Oshkosh Correctional Institution
- Interactive map of Oshkosh Correctional Institution
- Location: 1730 W Snell Road Oshkosh, Wisconsin; 44°04′9.44″N 88°33′41.6″W﻿ / ﻿44.0692889°N 88.561556°W;
- Status: Operational
- Security class: Medium
- Capacity: Over 2,000
- Opened: 1986; 40 years ago
- Managed by: Wisconsin Department of Corrections

= Oshkosh Correctional Institution =

Prison in Wisconsin

Oshkosh Correctional Institution (OSCI) is a prison of the Wisconsin Department of Corrections in Oshkosh, Wisconsin, United States, north of the city center.
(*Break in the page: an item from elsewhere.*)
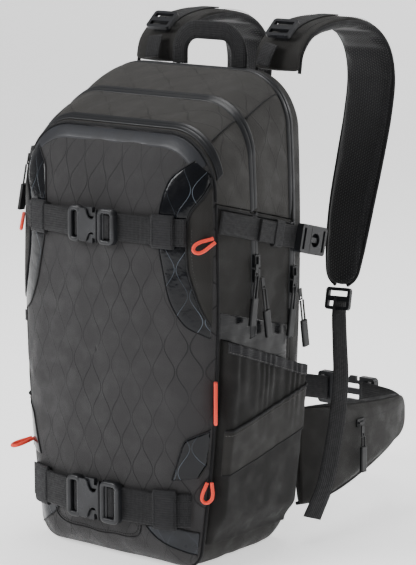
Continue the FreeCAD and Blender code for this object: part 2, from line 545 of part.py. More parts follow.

It has an official capacity of 1494.

==History==
In 1977 the Wisconsin Legislature proposed the construction of a new 300 prisoner medium security prison on the property of the Winnebago Correctional Farm, a prison farm which was, at the time, north of Oshkosh. The terms were written within the "Flad Report" six-year master plan that the legislature issued, and they were defined under Wis. Stat. 301.16(lm). In the fall of 1984, construction of OSCI began. The prison opened in September 1986. The state decided to relocate Winnebago to Waupun and dismantle the existing Winnebago facility, so OSCI can be expanded. The City of Oshkosh annexed the territory held by OSCI. In 1996 the prison inmate population reached over 1,800.